The best example of such a result (actually, it's the first one I thought of, although in retrospect I've seen the ones other people mentioned too) is that if graph isomorphism is NP-complete, the polynomial hierarchy collapses to the second level. I can't seem to find an online version of the paper in which this is proved (it's by Boppana et al.) but I believe the argument goes more or less as follows: Graph isomorphism is in NP, easily. Graph isomorphism is also in co-AM; if you don't know what this means or haven't seen the proof, basically it means that if you have two graphs and I tell you they're not isomorphic, you can check that I'm telling the truth probabilistically. How: ou secretly choose one of the two graphs, randomly permute its vertices, and send it to me; I tell you which one it is. If the graphs are isomorphic, I won't be able to give you the right answer more than half the time, but if they aren't isomorphic, I can always give you the right answer. (We're assuming here that I have unbounded computational power.)

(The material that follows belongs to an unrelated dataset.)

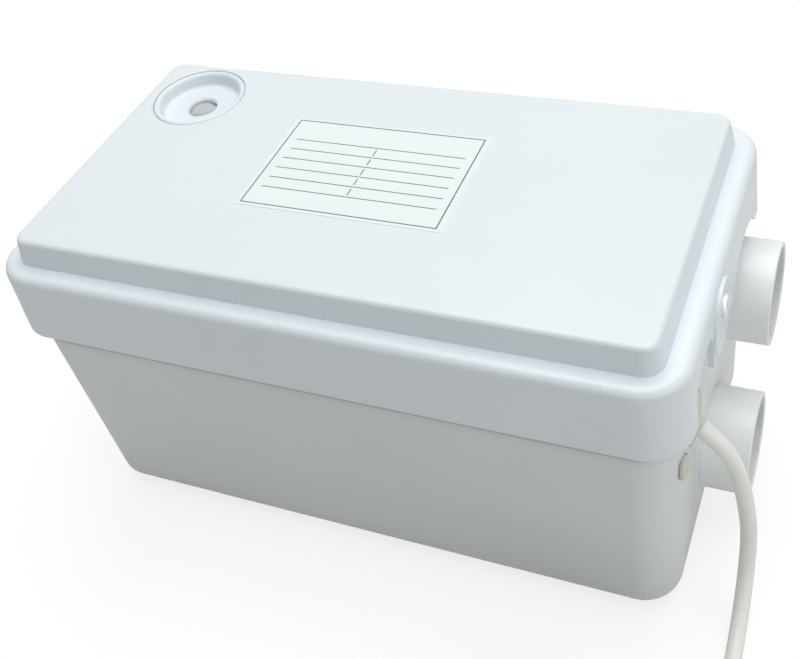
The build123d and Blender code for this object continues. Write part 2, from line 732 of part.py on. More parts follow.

So we apply a derandomization result, to show that co-AM is contained in some level of the polynomial hierarchy (I think the second level), and then we're done.

As far as I know this is the only method that gives these kinds of conditional results. The reason it works is that PH is robust against things like randomization, but of course we have to assume stronger conjectures in complexity theory, so there's definitely a tradeoff.

Here's something else I just thought of: Is there anything known about what a conditional proof that a certain problem isn't NP-hard can't be? (Along the lines of relativization, etc.) It's not as straightforward as relativization, since all we want is a conditional proof, but it seems like an interesting question.